Hayvanlara gelelim biraz da...
İnekler mesela.
Siyah, beyaz, gri derisi olan inekler.
Sen hiç pembe inek gördün mü?
Hadi derisini geçtik, peki o ineğin memelerinden hep süt çıkmasına ne diyorsun?
Sen hiç kakaolu süt veren bir inek gördün mü?
Peki ya civcivler?
Bir tavuk yumurtluyor, kuluçkaya yatıyor ve oradan civciv çıkıyor.
Peki ya tırtılın kelebeğe dönüşmesine ne diyorsun?
Bunlar üzerine düşünülüp şaşılacak şeyler değil mi sence de?
Bunlar nasıl tesadüf olabilir ki?
Peki sen hala düşünmeyecek misin ey insanoğlu?
Biraz daha yakına gelelim, vücudumuza...
Tüm doğan insanların gözü var, gözünün üstünde kaşı var.
Sen hiç kaşı yanağında olan bir insan gördün mü?
Ya da burnu karnında olan mesela,
Ya da kolunda ağzı olan...
Bunlar üzerine düşünülüp şaşılacak şeyler değil mi sence de?
Bunlar nasıl tesadüf olabilir ki?
Peki sen hala düşünmeyecek misin ey insanoğlu?
Ya da şunu hiç düşündün mü?
Gözümüzü kırparken canımız yanabilirdi...

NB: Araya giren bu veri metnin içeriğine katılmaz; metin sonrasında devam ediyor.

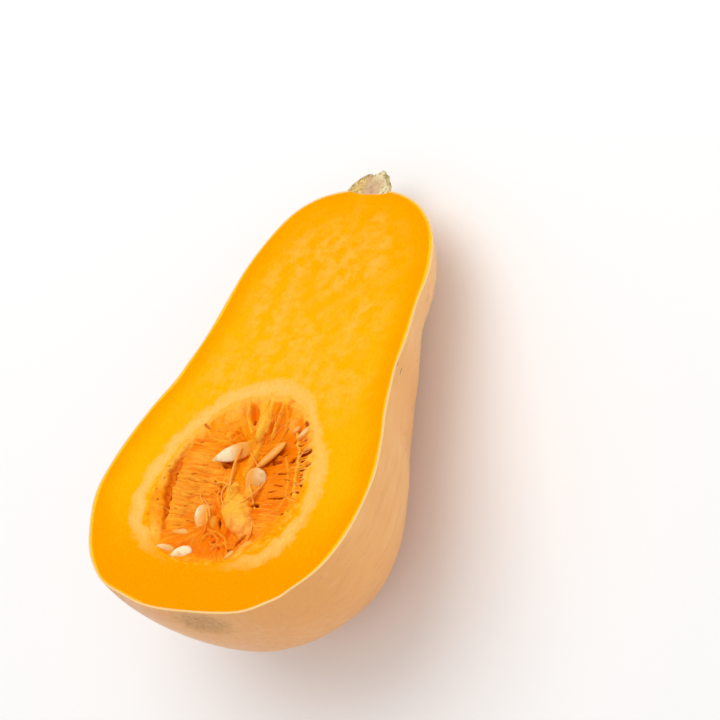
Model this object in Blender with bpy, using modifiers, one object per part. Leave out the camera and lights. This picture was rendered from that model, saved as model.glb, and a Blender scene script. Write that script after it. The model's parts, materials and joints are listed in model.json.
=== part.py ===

Göz kuruluğu başladığında canımız nasıl da yanıyor değil mi?
Ya da her yemek yediğimizde dişlerimiz ağrıyabilirdi…
Malum “Diş ağrısı hiçbir şeye benzemiyor.” diyor yaşayanlar.
Ya da yutkunurken beynimiz zonklayabilirdi...
Grip olduğumuzda bademciklerimiz şişince, yutkunmak ne acı veriyor değil mi?
Peki sen hala düşünmeyecek misin ey insanoğlu?
Nasıl oluyor tüm bunlar?
Kendi kendine olabilir mi binlerce yıldır, sürekli hep ama hep olan şeyler?
Bunu bir kontrol edenin olması gerekmez mi sence de?
Başıboş bırakılsa bu kadar düzenli olabilir miydi?
Kendine bak sorunun cevabı için.
Kendini başıboş bıraktığın, hedefsiz olduğun ne zaman hayatındaki işler kendi kendine devam edebildi?
Birkaç gün işe gitmediğinde işler birikmiyor mu; eğer sen bir sistem kurmadıysan?
Dağılmış ev, kirlenmiş bulaşıklar kendi kendine toparlandı mı?
Ama elimiz kesildiğinde yaramız kendi kendine iyileşiyor mesela…
Kemikte bir kırık olduğunda iki kemik birbirine kaynıyor…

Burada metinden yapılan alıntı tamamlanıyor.